Sister Funaki is my 10th companion. Life with Sister Funaki has flown fast and has been filled with laughted. SIster Funaki is hilarious. She is the most animated human being you will ever meet. When she is happy, she is estatic. It is awesome an contagious. Her smile is always real. She is hard working and everyday she tries to be better. She loves everyone she meets. She loves the members with all her heart. Her concern is to strenthn their relationship with HEavenly Father. She goes into a home wanting to serve. She wants to know everything about them. Every detail, small or big, is important. And she remembers everyhing. We have struggled to find new investigators, but we have worked hard to look for them. We go out and contact. Sister funaki tries to relate with everyone we meet, and they alway remember her.. She teaches everyone and invites everyone. She loved all missionaries, especially her roommates. She serves for her family. She wants them to be forever, and I know that they will be because of her service. She helping me know that mine will be forever too. She is smart, and her willingness to learn teaches me every day. Everyday she teaches me to be better. I love her so much.

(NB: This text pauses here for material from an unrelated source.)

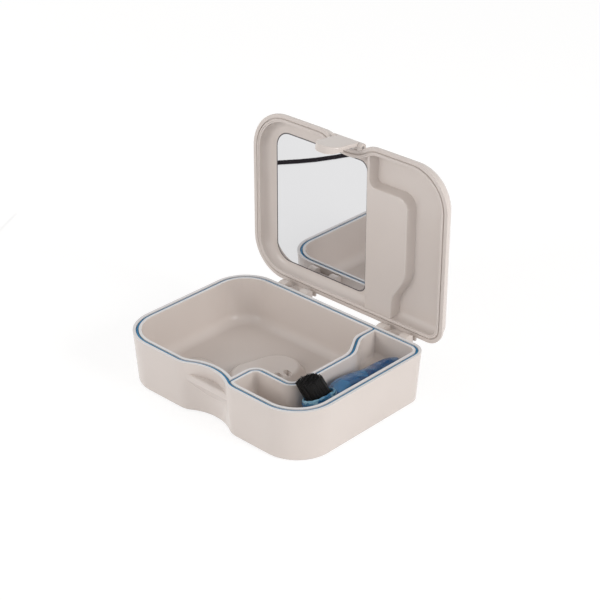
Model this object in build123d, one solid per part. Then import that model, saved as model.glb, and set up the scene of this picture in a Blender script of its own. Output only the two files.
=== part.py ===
from build123d import *
import math
import os

# Denture case with a sealed lid, a mirror, a latch and a brush, lid open.
# Millimetres. Origin: centre of the tray's underside. +X right along the latch
# side, +Y back to the hinges, +Z up. The lid is drawn shut, then opened.

# ---- outline, all of it measured from the centreline of the seal ----
SEAL_HALF_X = 54.0
SEAL_HALF_Y = 38.5
R_FRONT_LEFT = 17.5
R_FRONT_RIGHT = 17.5
R_BACK_LEFT = 15.5
R_BACK_RIGHT = 5.5
SCALLOP_X = 0.5
SCALLOP_DEPTH = 4.8
SCALLOP_R = 23.0
SCALLOP_BLEND = 10.0

# ---- tray ----
WALL_OUT = 1.95
WALL_IN = 1.9
RIM_Z = 24.6
OUTER_DRAFT = 4.0
INNER_DRAFT = 2.2
BOTTOM_EDGE_R = 1.2
FLOOR = 2.6
COVE_R = 5.0
BRUSH_DEPTH = 11.8
BRUSH_FLOOR = RIM_Z - BRUSH_DEPTH
BRUSH_COVE_R = 2.4

# ---- divider between the denture well and the brush well ----
DIV_HALF = 1.7
DIV_FRONT_X = 12.6
DIV_STEP_Y = -SEAL_HALF_Y + 16.9
DIV_SIDE_X = SEAL_HALF_X - 19.7
DIV_BACK_Y = SEAL_HALF_Y - 11.1
DIV_BEND_RUN = 11.9
DIV_BEND_Y = DIV_BACK_Y - DIV_BEND_RUN
DIV_JOG = 7.4
DIV_BACK_X = DIV_SIDE_X - DIV_JOG
DIV_RADII = (4.0, 4.5, 13.0, 11.0)
DIV_FOOT_R = 1.2

# ---- raised island on the denture floor ----
ISLAND_X = -5.0
ISLAND_Y = 2.0
ISLAND_LENGTH = 38.0
ISLAND_WIDTH = 26.0
ISLAND_TURN = 75.0
ISLAND_HEIGHT = 3.8
ISLAND_DRAFT = 40.0
ISLAND_EDGE_R = 2.2
FLUTES = 4
FLUTE_R = 1.5
FLUTE_LENGTH = 9.0
FLUTE_TILT = 25.0
FLUTE_PITCH = 4.6

# ---- seal ----
SEAL_HALF = 0.65
SEAL_FIT = 0.05
SEAL_TOP_Z = RIM_Z - 0.4
SEAL_DEPTH = 1.8
SEAL_GROOVE_Z = RIM_Z - SEAL_DEPTH

# ---- lid, drawn shut ----
LID_GAP = 0.15
FLANGE_Z = RIM_Z + LID_GAP
FLANGE_T = 1.5
FLANGE_OUT = 2.7
FLANGE_EDGE_R = 0.6
BEAD_HALF = 0.5
BEAD_TIP_HALF = 0.2
BEAD_H = 0.4
GROOVE_W = 0.5
GROOVE_D = 0.6
BODY_OUT = 1.05
LID_IN = 1.0
LID_DEPTH = 4.95
LID_FLOOR_Z = FLANGE_Z + LID_DEPTH
LID_WALL = 3.3
LID_TOP_Z = LID_FLOOR_Z + LID_WALL
LID_DOME_R = 5.6
LID_COVE_R = 3.3
LID_SIDE_FIT = 0.35
LID_OPEN = 90.0

# ---- hinges ----
HINGE_BEHIND = 4.8
HINGE_Y = SEAL_HALF_Y + HINGE_BEHIND
HINGE_BELOW = 4.7
HINGE_Z = RIM_Z - HINGE_BELOW
HINGE_X = (-26.2, 33.9)
LUG_R = 4.8
LUG_BACK = 2.8
KNUCKLE_R = 2.8
KNUCKLE_SIDE = 4.1
KNUCKLE_MID = 7.3
KNUCKLE_GAP = 0.8
HINGE_PIN_R = 0.8
RUN_FIT = 0.05
PRESS_FIT = 0.01
RELIEF = 0.3
WEB_DROP = 9.5

# ---- raised panel beside the mirror ----
PANEL_LEFT_X = DIV_FRONT_X - 0.5
PANEL_PAST_SEAL = 0.6
PANEL_DRAFT = 13.0
PANEL_FIT = 0.1
PANEL_EDGE_R = 0.6

# ---- mirror ----
MIRROR_X0 = -SEAL_HALF_X + 7.4
MIRROR_X1 = DIV_FRONT_X - 4.4
MIRROR_Y0 = -SEAL_HALF_Y + 8.2
MIRROR_Y1 = SEAL_HALF_Y - 4.6
MIRROR_R_OUT = 8.0
MIRROR_R_IN = 4.4
MIRROR_T = 1.2
TAPE_T = 0.3
TAPE_INSET = 4.0
MIRROR_GAP = 0.25

# ---- latch, drawn shut ----
LATCH_OUT = 0.3
LATCH_Y = -SEAL_HALF_Y - LATCH_OUT
LATCH_Z = FLANGE_Z + FLANGE_T / 2
LATCH_HALF_X = 6.4
BARREL_R = 1.8
EAR_T = 1.9
LATCH_SIDE_GAP = 0.2
LATCH_PIN_R = 0.6
TONGUE_T = 1.6
TONGUE_END_T = 3.3
TONGUE_LENGTH = 17.5
TONGUE_CORNER_R = 5.6
TONGUE_EDGE_R = 0.6
HOOK_REACH = 0.7
HOOK_H = 1.0
HOOK_GAP = 0.3
LATCH_TILT = 7.0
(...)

During district meeting, Elder Tonga asked us what resturant we would take the Savior to. Later in the meeting, after the question, he said our companion was the savior and we should be willing to take our companions to that same place. I have learned so much about the Savior and it was all because of those Sisters. I have learned about his suffering, his love, his patience, and his miracles. Through serving them, I have felt his hands. I have never felt so loved, and the want to be better. THey are making me better. I love my companions:)

This week was great! I love you all.

Love Sister Powell

(Sorry for all the mistakes- I was typing up like the wind!)